A year ago, I covered this grandstand for a local ceremony with an uncoupled line of point source boxes. (Why? ‘Cause you have to work with what you have.)


Although the intelligibility was fine, the low height relative to the seating area, coupled with the inability to tilt the boxes back and aim them at the rear of the seating area, meant that the front to back level variance was higher than I would have liked. Although it was quite windy, the measurements taken from on-axis Near (gold), Mid (red), and Far (blue) tell the story:

We have the wind to thank for the dip in coherence and inconsistent phase responses at HF. This data also provided an excellent ground bounce study, but that’s for another time.

We can get a quick idea of what the front to back level variance is by selecting the Onax Far trace and adjusting its vertical offset (by using the dB +/- buttons or [Ctrl]+[+/-] in Smaart) until it sits on top of the Onax Near trace, and reading the offset value in the upper corner of the plot. Here: 10 dB in the 4 kHz region, which is of paramount important for public address situations.

Those traces can then be averaged and use as the basis for corrective EQ, however, we’re stuck with the level variance as a function of the geometry.

This year, we were able to replace the point source boxes with 3-box deployments of RCF HDL6-A elements, using their handy pole-mount rigging adapter. Lacking the exact dimensions of the seating area, I roughed in a quick Ease Focus model and decided to start with a frame height of 7 feet above ground, with a splay angle of 5° between the frame and box 1, 5° between boxes 1 and 2, and 3° between boxes 2 and 3. I showed this prediction to Nate, who would be mixing the event, and we decided it was a good starting point.
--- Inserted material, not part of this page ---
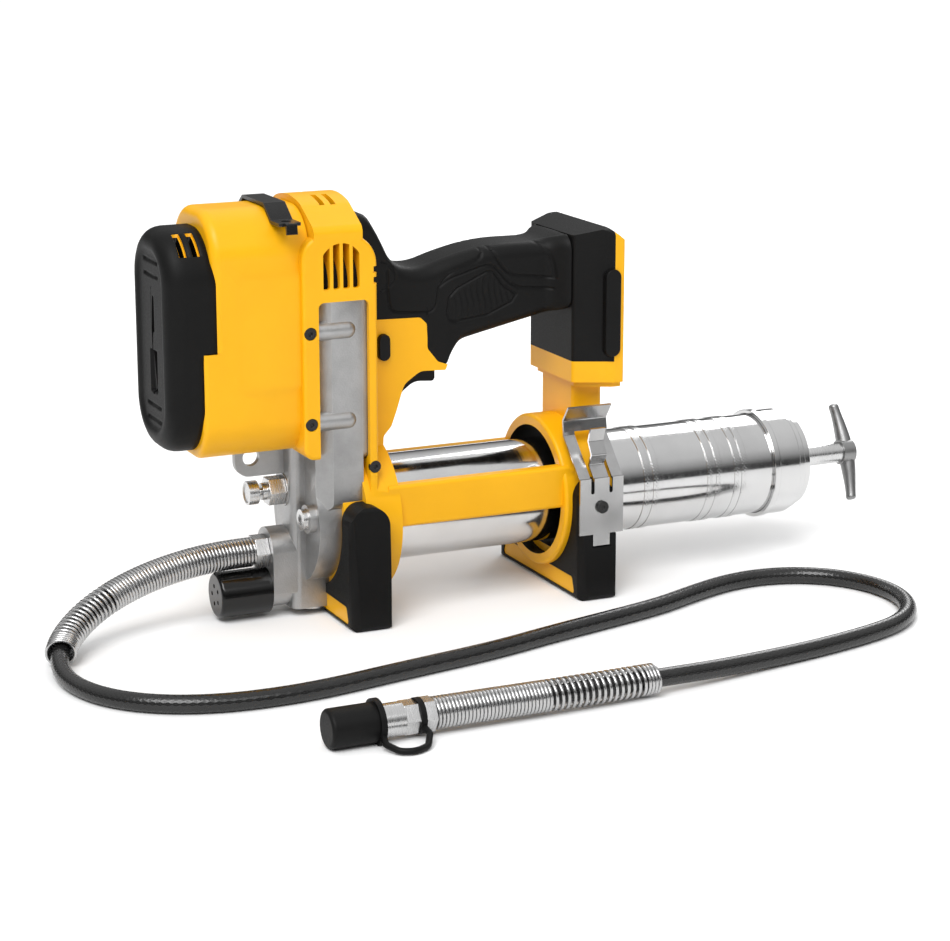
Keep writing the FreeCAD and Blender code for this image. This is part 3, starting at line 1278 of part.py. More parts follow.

This allowed us to create a much more tightly focused beam in the high frequency coverage, angled back to better address the geometry of the seating area.

On show day, of course some changes were made to the deployment locations based on audience access points and sight lines, but what we ended up with was quite satisfactory.

Here we see one of the four arrays that runs the length of the seating area, spaced so their coverage will converge around the first row of seats. We fired up the rig and took measurements at the locations marked in the photo above to study the front to back level variance of this deployment. 

Here we see the “raw” response of the loudspeakers before any crossover filters, EQ or processing of any kind were introduced. In the low-mid region, we see the telltale signs of comb filtering from the bounce off the aluminum seating, a perfect example of something not to EQ. However, in the key intelligibility region from 1 kHz to about 6.3 kHz, the traces are extremely consistent, with level variance of all positions hanging within about 3 dB of the average (black).  This is a giant leap forward in terms of audience uniformity, and gives the mixer a much higher level of confidence in consistent listening experience for the (distanced) attendees.

Any equalization applied at this point will be extremely effective due to the high spatial consistency of the coverage. And, I think, this sets a rather high bar for further improvement next year.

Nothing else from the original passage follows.